LAS VEGAS—Alphabet's Verily unit has unveiled a new chronic care management solution, and the team views the offering as the "next generation" of its precision health work.
Lightpath will first focus on cardiometabolic conditions, seeking to harness data and artificial intelligence to support patients with those needs in meeting their health goals. Lightpath Metabolic is built on top of the learnings from Onduo, the company's existing virtual care platform.
Myoung Cha, chief product officer at Verily, told Fierce Healthcare the platform represents a natural evolution for the Onduo team.
"It's taking a lot of years of experience providing clinical care with a full-stack care team, and applying that in really a new digital experience that represents an upgrade in terms of delivering on both patient engagement and empowerment," he said.
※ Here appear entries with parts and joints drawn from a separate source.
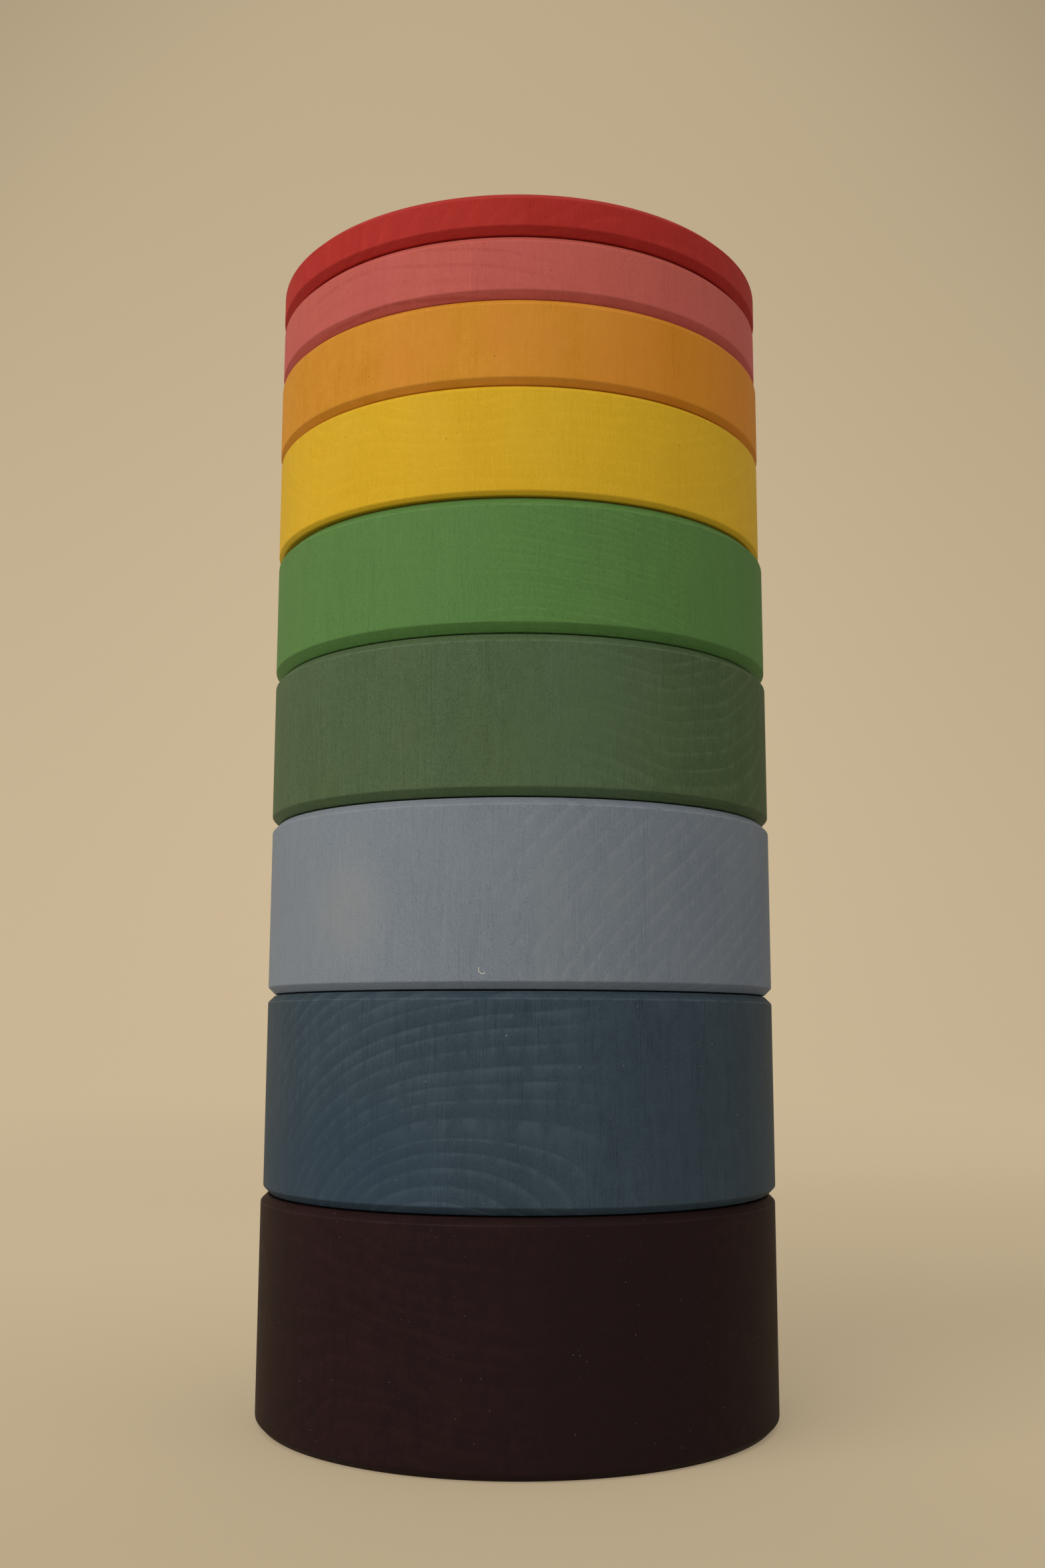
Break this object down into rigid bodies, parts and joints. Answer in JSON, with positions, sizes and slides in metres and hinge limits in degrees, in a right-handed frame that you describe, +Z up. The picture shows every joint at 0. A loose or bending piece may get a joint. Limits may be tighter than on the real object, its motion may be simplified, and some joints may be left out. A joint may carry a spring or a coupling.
{
  "type": "stacking tower",
  "caption": "Wooden stacking tower: chamfered round discs of one diameter, thicker towards the base, over a central post.",
  "frame": {"origin": "middle of the base disc's underside, on the surface that the tower stands on", "axes": "+Z up along the post; +X to the right and +Y away from the viewer in the pictured view, though the tower is round"},
  "size_m": [0.12, 0.12, 0.27],
  "materials": {
    "brown_stain": "matt water-based stain, grain showing",
    "blue_stain": "matt water-based stain, grain showing",
    "light_blue_stain": "matt water-based stain, grain showing",
    "dark_green_stain": "matt water-based stain, grain showing",
    "green_stain": "matt water-based stain, grain showing",
    "yellow_stain": "matt water-based stain, grain showing",
    "orange_stain": "matt water-based stain, grain showing",
    "pink_stain": "matt water-based stain, grain showing",
    "red_stain": "matt water-based stain, grain showing",
    "bare_wood": "sanded and oiled"
  },
  "bodies": {
    "base": {"base_disc": "brown_stain", "post": "bare_wood"},
    "blue": {"blue_disc": "blue_stain"},
    "light_blue": {"light_blue_disc": "light_blue_stain"},
    "dark_green": {"dark_green_disc": "dark_green_stain"},
    "green": {"green_disc": "green_stain"},
    "yellow": {"yellow_disc": "yellow_stain"},
    "orange": {"orange_disc": "orange_stain"},
    "pink": {"pink_disc": "pink_stain"},
    "red": {"red_disc": "red_stain"}
  },
  "joints": [
    {"name": "blue_lift", "type": "slide", "parent": "base", "child": "blue", "axis": [0, 0, 1], "range_m": [0, 0.228]},
    {"name": "light_blue_lift", "type": "slide", "parent": "blue", "child": "light_blue", "axis": [0, 0, 1], "range_m": [0, 0.183]},
    {"name": "dark_green_lift", "type": "slide", "parent": "light_blue", "child": "dark_green", "axis": [0, 0, 1], "range_m": [0, 0.143]},
    {"name": "green_lift", "type": "slide", "parent": "dark_green", "child": "green", "axis": [0, 0, 1], "range_m": [0, 0.108]},
    {"name": "yellow_lift", "type": "slide", "parent": "green", "child": "yellow", "axis": [0, 0, 1], "range_m": [0, 0.078]},
    {"name": "orange_lift", "type": "slide", "parent": "yellow", "child": "orange", "axis": [0, 0, 1], "range_m": [0, 0.053]},
    {"name": "pink_lift", "type": "slide", "parent": "orange", "child": "pink", "axis": [0, 0, 1], "range_m": [0, 0.033]},
    {"name": "red_lift", "type": "slide", "parent": "pink", "child": "red", "axis": [0, 0, 1], "range_m": [0, 0.018]}
  ]
}
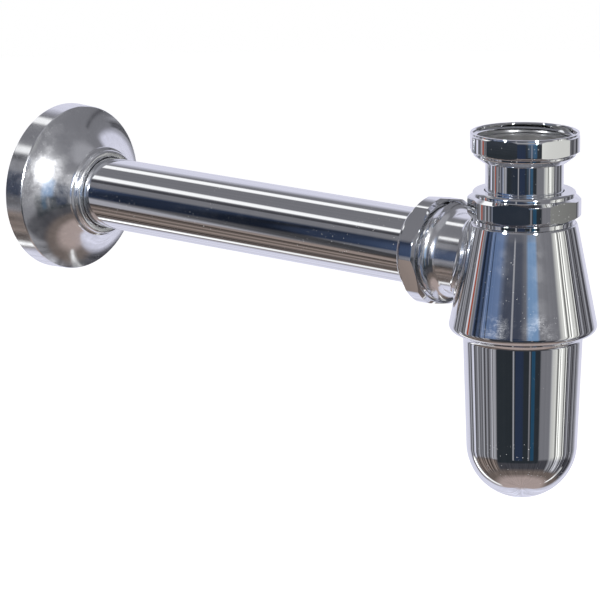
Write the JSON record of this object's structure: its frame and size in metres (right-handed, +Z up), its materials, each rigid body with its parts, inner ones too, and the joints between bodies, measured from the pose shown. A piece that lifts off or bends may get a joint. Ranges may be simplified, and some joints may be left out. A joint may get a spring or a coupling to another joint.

Verily expects to open enrollment for Lightpath in early 2026, according to the announcement. The program is designed to allow members to scale up and down in terms of intensity, tailoring the experience to their care needs.
There are four levels within the Metabolic program:
- Metabolic Intensive: For patients with Type 1 diabetes, Type 2 diabetes, hypertension, hyperlipidemia and/or comorbid obesity.
- Weight Loss Intensive: This is a clinically guided program for weight loss that can include anti-obesity medications like GLP-1s.
- Metabolic Improvement: A focus on diabetes prevention, hypertension and metabolic conditions that are well managed.
- Metabolic Achievement: This offers long-term monitoring and support for patients who have reached their health goals.
Cha said the program is able to analyze data on the members to determine when to adjust and pinpoint the level of intensity that is the best for them at different points on the care journey.
"I think a lot of the engagement that we're driving into the program gives us the signal to understand when to graduate folks from the intensive management phase into more maintenance," he said. "And you might be in maintenance, but we might also learn, again, through the data and the signals that the person's rebounding, there's a side effect, there's something going on that requires us to triage it back up into the more kind of higher intensity mode of the program."
The model pairs the technology and data analytics with health coaching and a clinical team that includes endocrinologists, pharmacists, primary care physicians, nurses and registered dietitians. Patients can connect with the team via telehealth, and they'll be able to review or optimize any medication-based treatment paths along the way.
Members will also be able to connect with an AI-based assistant that will support engagement, monitor behaviors and direct them to personalized pathways. The clinical team can tap into an AI assistant for support as well, Verily said.
Vindell Washington, M.D., chief clinical officer and head of Verily's Center of Excellence for Health Equity, said the team is also tackling Lightpath through an equity lens, as there have been multiple examples of poorly deployed AI that missed the populations who were intended targets.
It's critical to strike a balance between transformative technologies and human touch to make programs like Lightpath work, he said. Verily aims to use AI and its wealth of data to drill down to the "n of one" for a truly personalized experience.
"We as a company are uniquely positioned to put the right kind of data scientists in place to help it so that it's not just Myoung and I with a good idea and good intent, there's actually real structure around driving outcomes," Washington said.